А его собственный взор был устремлен на меня. Я обязан был понять, что являюсь тем самым посланцем Провидения, от которого все ожидают чудес.

Иногда они с Нубаром принимались за меня на пару. Двое наивных стариков — неизлечимо наивных. Ты будешь великим революционером, сынок! Ты изменишь лик мира, сынок! Под их давящим взглядом я испытывал лишь одно желание — бежать. Сменить имя, сменить воздух. Как объяснить им, что эта любовь ко мне, эта чрезмерная вера, это полученное авансом обожание пугают меня и парализуют мою волю? Как объяснить, что у меня могут быть совсем другие планы на будущее? Которые были не менее великодушными и благородными, поверьте. Я тоже хотел изменить мир, но только на свой манер. Хотя отец упорно заставлял меня читать биографии завоевателей и великих революционеров — от Александра и Цезаря до Наполеона, Сунь Ятсена и Ленина, не забывая и нашего предка Баязида Молниеносного, — мои собственные герои носили другие имена: Пастер, Фрейд, Павлов и, прежде всего, Шарко…

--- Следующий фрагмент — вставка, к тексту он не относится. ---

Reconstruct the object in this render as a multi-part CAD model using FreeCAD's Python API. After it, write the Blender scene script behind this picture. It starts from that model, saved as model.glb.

Впрочем, я всего лишь возвращался к занятиям моего деда с отцовской стороны, ведь он был врач, не так ли, да к тому же и невропатолог, как Шарко, с которым, как мне рассказывали, однажды встретился во время путешествия в Швейцарию. В детстве мне приходилось постоянно сталкиваться с безумной бабушкой, что, несомненно, обострило мой интерес к психиатрии и неврологии.

Я бы сказал, что сделал свой выбор примерно в возрасте двенадцати лет. Это было нечто вроде договора с самим собой, который я заново скреплял печатью каждую ночь, в темноте спальни: я стану врачом! И каждый раз, когда отец заговаривал со мной о своих честолюбивых планах, я хранил молчание, ничем не выдавая своих истинных чувств, но про себя яростно повторял: я стану врачом! Не буду я ни завоевателем, ни революционным вождем — я стану врачом! Колебания вызывала у меня только конечная цель: какое поприще выбрать, завершив изучение вожделенной науки. Порой я видел себя практикующим врачом или даже бескорыстным филантропом в африканской глубинке, подобно доктору Швейцеру; порой, напротив, лабораторным исследователем, экспериментатором, склонившимся над микроскопом.